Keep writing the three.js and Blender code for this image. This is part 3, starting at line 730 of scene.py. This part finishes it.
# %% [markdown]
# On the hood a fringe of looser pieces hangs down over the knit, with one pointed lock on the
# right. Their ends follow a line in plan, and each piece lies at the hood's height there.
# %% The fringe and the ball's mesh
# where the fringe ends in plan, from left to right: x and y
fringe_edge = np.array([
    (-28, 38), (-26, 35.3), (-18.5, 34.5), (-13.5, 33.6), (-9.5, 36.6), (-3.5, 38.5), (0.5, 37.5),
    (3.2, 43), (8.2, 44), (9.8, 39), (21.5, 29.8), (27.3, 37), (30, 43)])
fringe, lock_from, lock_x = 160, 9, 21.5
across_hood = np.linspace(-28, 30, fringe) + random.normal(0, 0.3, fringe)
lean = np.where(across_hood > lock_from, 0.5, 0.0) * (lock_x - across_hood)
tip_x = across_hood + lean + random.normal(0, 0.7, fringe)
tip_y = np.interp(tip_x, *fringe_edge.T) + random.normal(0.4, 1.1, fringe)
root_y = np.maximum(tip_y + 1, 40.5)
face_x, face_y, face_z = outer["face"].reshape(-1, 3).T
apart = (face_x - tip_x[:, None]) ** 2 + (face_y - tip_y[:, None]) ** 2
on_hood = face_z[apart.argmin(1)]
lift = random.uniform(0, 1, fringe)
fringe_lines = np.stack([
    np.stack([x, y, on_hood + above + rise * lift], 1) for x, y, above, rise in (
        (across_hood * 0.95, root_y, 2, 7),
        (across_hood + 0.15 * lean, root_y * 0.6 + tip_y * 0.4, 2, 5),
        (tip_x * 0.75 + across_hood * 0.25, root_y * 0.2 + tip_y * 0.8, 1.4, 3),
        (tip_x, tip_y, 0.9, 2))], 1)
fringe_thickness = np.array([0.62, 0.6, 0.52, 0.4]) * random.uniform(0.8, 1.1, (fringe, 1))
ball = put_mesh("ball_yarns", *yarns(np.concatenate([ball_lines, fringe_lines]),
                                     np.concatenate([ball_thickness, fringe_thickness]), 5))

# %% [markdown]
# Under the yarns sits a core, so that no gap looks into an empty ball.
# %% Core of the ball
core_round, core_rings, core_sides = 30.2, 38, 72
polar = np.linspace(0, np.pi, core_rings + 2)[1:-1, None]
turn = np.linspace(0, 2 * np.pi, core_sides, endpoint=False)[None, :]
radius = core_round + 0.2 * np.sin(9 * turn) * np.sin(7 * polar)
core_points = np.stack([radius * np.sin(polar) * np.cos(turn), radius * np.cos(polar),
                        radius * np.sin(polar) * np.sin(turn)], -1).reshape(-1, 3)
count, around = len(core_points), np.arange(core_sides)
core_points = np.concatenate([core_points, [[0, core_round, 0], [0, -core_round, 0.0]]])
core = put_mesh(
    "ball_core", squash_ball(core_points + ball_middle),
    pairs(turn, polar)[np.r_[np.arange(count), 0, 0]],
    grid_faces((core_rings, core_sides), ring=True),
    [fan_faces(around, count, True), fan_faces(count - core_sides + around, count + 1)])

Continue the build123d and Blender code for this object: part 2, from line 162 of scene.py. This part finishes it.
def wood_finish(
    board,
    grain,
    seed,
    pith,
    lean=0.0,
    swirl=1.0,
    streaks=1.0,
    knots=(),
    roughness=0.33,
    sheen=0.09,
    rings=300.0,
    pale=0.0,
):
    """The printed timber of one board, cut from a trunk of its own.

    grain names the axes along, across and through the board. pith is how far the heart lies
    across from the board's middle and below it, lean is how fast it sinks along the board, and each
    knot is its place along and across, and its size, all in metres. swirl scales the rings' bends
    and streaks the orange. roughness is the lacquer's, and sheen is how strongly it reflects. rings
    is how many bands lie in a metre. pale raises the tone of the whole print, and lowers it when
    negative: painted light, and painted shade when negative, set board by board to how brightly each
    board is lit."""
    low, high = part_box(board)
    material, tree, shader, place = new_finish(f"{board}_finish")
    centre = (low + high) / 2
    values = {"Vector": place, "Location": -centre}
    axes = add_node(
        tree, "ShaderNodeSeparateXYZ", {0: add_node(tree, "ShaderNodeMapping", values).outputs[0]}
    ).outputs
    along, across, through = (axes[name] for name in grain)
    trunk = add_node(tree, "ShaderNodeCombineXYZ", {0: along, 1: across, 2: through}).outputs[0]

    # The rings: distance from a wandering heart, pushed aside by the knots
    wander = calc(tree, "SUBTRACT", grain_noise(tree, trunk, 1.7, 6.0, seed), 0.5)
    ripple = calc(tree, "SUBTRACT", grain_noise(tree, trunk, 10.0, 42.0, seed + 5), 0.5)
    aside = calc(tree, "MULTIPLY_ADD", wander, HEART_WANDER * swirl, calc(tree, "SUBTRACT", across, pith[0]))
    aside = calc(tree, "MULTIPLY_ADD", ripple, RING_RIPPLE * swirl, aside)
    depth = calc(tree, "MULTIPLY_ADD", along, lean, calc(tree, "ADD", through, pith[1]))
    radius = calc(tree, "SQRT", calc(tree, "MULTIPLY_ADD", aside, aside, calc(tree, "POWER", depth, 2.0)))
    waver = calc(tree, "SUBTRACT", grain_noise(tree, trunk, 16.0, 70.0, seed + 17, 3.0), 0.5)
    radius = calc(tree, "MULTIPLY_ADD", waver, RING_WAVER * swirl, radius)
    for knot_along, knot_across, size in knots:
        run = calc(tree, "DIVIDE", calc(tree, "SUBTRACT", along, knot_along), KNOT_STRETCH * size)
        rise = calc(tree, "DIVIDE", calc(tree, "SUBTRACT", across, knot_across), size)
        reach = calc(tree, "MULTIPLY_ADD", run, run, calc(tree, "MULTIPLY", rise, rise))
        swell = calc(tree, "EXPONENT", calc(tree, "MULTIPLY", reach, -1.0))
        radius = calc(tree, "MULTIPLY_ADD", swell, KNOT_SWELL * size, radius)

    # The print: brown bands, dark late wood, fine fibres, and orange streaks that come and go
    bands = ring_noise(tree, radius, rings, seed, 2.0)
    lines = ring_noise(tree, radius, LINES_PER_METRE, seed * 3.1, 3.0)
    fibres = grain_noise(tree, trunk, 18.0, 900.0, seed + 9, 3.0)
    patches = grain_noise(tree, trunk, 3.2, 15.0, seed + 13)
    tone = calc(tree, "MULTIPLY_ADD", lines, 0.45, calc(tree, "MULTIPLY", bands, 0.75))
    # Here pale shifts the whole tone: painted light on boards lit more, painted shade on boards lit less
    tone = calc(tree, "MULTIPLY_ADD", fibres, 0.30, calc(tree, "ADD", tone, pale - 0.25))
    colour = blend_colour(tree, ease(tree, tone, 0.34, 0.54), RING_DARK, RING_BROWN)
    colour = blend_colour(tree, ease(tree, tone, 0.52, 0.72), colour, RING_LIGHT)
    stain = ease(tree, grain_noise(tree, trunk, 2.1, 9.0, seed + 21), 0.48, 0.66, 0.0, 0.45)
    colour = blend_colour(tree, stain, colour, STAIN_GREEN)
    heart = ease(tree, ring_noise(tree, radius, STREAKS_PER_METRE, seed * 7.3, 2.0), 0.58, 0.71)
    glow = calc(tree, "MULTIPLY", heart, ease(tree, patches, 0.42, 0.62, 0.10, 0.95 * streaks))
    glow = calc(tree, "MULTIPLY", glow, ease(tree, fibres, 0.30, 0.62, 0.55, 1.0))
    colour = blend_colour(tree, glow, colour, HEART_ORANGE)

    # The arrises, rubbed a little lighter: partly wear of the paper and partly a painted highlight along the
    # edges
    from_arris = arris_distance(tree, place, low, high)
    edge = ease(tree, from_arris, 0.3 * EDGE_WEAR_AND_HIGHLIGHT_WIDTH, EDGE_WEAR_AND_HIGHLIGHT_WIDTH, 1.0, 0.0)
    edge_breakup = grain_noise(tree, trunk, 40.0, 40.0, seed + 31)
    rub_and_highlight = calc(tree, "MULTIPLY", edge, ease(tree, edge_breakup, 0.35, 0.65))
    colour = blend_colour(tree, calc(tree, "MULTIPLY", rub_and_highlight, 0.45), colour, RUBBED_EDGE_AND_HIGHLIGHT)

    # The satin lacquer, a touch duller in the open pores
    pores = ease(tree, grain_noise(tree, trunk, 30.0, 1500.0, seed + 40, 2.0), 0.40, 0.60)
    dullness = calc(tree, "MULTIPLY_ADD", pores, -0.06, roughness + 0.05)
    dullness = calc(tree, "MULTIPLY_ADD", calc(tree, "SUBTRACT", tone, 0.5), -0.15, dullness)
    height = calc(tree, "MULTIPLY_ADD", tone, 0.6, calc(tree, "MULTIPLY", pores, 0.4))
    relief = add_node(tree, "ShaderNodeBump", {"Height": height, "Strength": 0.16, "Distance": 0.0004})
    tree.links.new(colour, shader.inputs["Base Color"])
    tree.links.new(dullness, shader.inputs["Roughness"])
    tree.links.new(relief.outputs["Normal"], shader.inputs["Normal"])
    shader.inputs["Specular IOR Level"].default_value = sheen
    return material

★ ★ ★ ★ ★

WORK TO COMPLETE |
Of the entries above, repeat exactly the lines from the line with "Continue the build123d" through the line with "of its own.", both of them included.

TASK SOLUTION |
Continue the build123d and Blender code for this object: part 2, from line 162 of scene.py. This part finishes it.
def wood_finish(
    board,
    grain,
    seed,
    pith,
    lean=0.0,
    swirl=1.0,
    streaks=1.0,
    knots=(),
    roughness=0.33,
    sheen=0.09,
    rings=300.0,
    pale=0.0,
):
    """The printed timber of one board, cut from a trunk of its own.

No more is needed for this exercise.